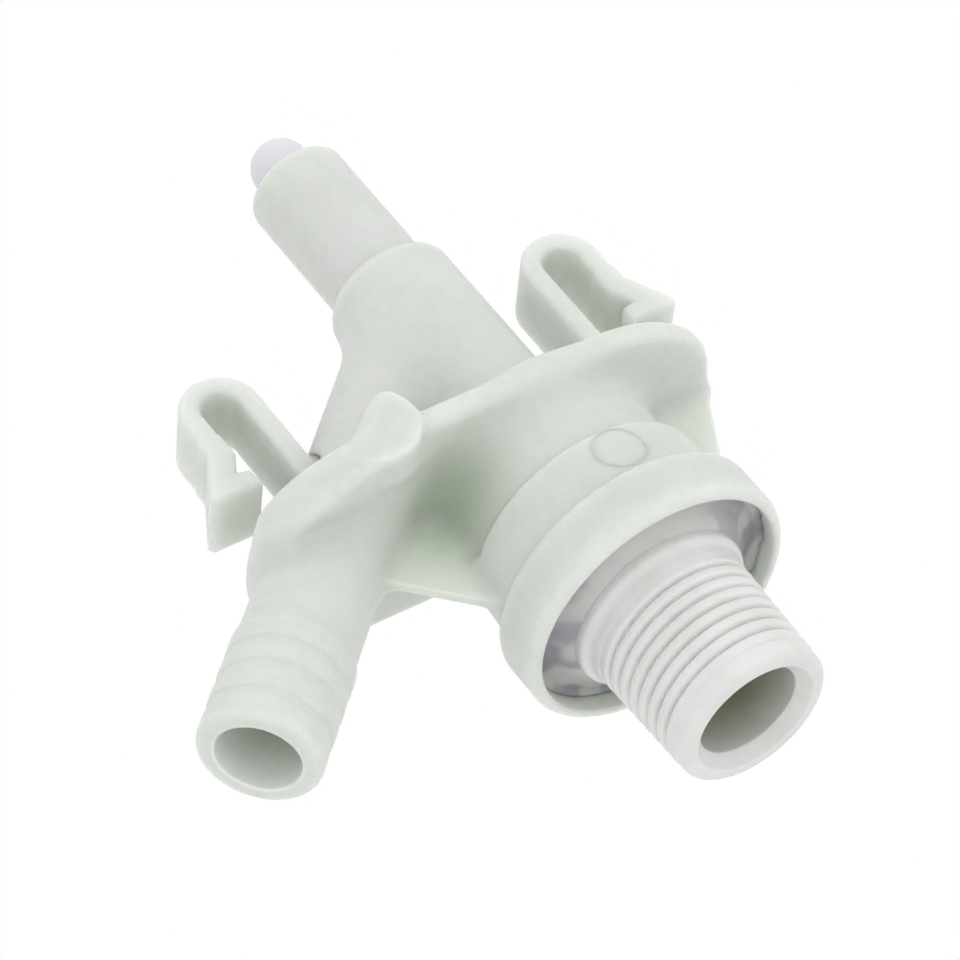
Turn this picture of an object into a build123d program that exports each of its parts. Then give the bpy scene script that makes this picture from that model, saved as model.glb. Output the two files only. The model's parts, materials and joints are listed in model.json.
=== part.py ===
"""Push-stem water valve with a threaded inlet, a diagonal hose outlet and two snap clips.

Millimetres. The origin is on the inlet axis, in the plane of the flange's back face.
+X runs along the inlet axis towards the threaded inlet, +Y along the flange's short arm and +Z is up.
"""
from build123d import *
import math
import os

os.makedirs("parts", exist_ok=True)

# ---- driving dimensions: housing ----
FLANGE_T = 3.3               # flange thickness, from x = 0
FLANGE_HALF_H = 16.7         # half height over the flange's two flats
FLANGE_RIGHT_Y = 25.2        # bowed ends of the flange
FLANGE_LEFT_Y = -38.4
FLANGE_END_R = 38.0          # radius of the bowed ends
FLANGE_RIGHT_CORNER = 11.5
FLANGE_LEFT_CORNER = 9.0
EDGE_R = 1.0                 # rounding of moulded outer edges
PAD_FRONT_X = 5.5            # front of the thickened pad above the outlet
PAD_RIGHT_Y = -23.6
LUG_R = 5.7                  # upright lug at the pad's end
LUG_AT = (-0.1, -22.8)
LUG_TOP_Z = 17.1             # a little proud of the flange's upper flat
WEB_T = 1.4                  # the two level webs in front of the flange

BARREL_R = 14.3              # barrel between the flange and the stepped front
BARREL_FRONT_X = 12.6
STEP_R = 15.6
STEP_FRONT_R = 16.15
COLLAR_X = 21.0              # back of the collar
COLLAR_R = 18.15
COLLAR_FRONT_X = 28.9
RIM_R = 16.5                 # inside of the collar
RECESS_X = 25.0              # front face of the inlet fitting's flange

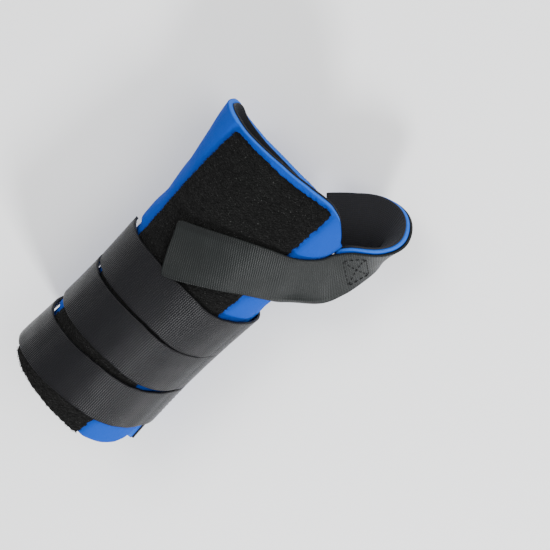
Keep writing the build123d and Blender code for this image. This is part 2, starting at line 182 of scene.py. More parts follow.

━━━━

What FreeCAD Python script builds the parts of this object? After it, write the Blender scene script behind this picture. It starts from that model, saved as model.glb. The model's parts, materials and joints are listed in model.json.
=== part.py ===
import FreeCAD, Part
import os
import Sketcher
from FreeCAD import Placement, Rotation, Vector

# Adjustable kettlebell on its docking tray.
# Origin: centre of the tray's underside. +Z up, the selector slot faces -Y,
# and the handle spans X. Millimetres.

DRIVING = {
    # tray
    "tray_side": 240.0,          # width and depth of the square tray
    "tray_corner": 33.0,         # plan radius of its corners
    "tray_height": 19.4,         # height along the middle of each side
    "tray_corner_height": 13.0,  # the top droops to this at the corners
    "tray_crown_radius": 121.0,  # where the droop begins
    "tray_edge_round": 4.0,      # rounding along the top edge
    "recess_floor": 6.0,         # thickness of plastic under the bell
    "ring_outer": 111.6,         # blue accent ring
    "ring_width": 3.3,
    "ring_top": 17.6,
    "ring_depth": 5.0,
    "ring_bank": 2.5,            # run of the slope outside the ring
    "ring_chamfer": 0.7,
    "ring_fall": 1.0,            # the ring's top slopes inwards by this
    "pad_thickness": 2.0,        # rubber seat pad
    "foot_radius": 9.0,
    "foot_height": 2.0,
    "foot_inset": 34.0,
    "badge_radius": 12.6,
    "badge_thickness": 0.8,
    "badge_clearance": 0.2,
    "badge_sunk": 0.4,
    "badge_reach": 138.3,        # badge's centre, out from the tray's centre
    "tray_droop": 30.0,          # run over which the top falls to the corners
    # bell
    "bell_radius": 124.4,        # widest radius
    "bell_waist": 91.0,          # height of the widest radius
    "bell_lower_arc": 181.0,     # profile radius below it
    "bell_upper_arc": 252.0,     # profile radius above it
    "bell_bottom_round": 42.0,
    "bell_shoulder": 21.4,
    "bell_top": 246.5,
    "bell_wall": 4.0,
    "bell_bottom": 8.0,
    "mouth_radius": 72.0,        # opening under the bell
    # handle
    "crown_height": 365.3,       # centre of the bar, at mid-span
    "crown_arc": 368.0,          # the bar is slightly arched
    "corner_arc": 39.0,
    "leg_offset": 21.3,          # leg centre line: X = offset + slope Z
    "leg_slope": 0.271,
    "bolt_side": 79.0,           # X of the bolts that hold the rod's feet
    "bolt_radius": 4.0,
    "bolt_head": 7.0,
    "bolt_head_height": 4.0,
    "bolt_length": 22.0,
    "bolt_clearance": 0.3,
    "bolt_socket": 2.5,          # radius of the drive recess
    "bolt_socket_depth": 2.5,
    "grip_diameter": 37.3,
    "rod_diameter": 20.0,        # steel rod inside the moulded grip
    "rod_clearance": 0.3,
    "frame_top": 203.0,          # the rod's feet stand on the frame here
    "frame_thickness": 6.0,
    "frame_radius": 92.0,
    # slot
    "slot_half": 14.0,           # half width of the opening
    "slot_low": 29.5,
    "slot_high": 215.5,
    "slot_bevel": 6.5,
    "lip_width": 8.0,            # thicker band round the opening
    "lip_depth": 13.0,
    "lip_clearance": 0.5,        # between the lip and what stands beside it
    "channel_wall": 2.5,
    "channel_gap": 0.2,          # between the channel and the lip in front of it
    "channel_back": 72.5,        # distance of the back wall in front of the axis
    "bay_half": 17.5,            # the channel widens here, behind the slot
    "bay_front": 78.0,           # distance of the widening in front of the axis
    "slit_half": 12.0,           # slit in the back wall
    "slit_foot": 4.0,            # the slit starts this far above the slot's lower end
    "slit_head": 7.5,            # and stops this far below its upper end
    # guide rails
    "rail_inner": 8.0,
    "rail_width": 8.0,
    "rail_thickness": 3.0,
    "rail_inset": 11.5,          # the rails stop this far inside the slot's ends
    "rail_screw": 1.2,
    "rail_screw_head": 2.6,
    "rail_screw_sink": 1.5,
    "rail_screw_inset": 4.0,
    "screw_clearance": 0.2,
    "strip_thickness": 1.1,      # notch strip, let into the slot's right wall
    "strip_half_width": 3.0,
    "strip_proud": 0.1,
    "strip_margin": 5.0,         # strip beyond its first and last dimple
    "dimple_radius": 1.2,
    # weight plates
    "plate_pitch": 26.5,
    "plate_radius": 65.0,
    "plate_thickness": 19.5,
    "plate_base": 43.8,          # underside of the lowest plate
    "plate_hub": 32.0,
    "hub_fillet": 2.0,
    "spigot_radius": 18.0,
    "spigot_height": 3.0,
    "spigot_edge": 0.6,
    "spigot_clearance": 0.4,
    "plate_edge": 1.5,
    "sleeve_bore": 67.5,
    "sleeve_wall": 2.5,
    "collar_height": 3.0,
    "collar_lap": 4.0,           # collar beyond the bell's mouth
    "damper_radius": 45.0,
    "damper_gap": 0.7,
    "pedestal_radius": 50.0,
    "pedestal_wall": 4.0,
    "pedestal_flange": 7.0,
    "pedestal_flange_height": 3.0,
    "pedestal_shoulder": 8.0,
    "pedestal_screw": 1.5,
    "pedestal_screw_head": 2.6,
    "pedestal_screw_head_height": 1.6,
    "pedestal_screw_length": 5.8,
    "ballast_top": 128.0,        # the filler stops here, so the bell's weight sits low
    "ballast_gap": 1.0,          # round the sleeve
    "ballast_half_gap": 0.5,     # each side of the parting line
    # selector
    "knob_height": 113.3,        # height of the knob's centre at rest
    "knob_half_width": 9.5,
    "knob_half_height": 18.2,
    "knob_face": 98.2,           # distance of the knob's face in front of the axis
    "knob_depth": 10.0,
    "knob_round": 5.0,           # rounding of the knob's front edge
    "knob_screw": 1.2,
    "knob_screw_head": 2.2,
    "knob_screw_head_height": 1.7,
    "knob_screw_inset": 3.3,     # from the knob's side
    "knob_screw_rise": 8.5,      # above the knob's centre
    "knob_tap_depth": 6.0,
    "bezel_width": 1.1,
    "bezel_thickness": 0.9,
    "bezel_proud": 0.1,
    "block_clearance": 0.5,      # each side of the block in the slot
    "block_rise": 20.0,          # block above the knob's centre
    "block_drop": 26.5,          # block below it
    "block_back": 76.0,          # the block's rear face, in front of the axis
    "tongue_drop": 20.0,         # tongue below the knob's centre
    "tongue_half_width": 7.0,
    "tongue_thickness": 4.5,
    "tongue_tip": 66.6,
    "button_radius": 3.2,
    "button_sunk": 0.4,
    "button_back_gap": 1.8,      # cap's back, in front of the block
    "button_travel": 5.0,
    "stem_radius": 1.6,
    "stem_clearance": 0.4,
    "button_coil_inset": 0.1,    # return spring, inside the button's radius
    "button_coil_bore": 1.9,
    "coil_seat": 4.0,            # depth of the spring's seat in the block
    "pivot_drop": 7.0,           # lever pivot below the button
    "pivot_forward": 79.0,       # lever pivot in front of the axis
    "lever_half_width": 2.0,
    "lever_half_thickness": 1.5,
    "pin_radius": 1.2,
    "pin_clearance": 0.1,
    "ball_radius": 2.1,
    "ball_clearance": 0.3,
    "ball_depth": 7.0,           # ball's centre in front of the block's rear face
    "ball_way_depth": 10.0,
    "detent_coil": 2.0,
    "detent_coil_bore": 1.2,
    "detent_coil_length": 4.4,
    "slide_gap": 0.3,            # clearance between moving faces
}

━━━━

_Stated problem_
Make an exact transcription of the lines from the line with "Turn this picture" through the line with "WEB_T = 1.4", inclusive, omitting all others.

_Correct output_
Turn this picture of an object into a build123d program that exports each of its parts. Then give the bpy scene script that makes this picture from that model, saved as model.glb. Output the two files only. The model's parts, materials and joints are listed in model.json.
=== part.py ===
"""Push-stem water valve with a threaded inlet, a diagonal hose outlet and two snap clips.

Millimetres. The origin is on the inlet axis, in the plane of the flange's back face.
+X runs along the inlet axis towards the threaded inlet, +Y along the flange's short arm and +Z is up.
"""
from build123d import *
import math
import os

os.makedirs("parts", exist_ok=True)

# ---- driving dimensions: housing ----
FLANGE_T = 3.3               # flange thickness, from x = 0
FLANGE_HALF_H = 16.7         # half height over the flange's two flats
FLANGE_RIGHT_Y = 25.2        # bowed ends of the flange
FLANGE_LEFT_Y = -38.4
FLANGE_END_R = 38.0          # radius of the bowed ends
FLANGE_RIGHT_CORNER = 11.5
FLANGE_LEFT_CORNER = 9.0
EDGE_R = 1.0                 # rounding of moulded outer edges
PAD_FRONT_X = 5.5            # front of the thickened pad above the outlet
PAD_RIGHT_Y = -23.6
LUG_R = 5.7                  # upright lug at the pad's end
LUG_AT = (-0.1, -22.8)
LUG_TOP_Z = 17.1             # a little proud of the flange's upper flat
WEB_T = 1.4                  # the two level webs in front of the flange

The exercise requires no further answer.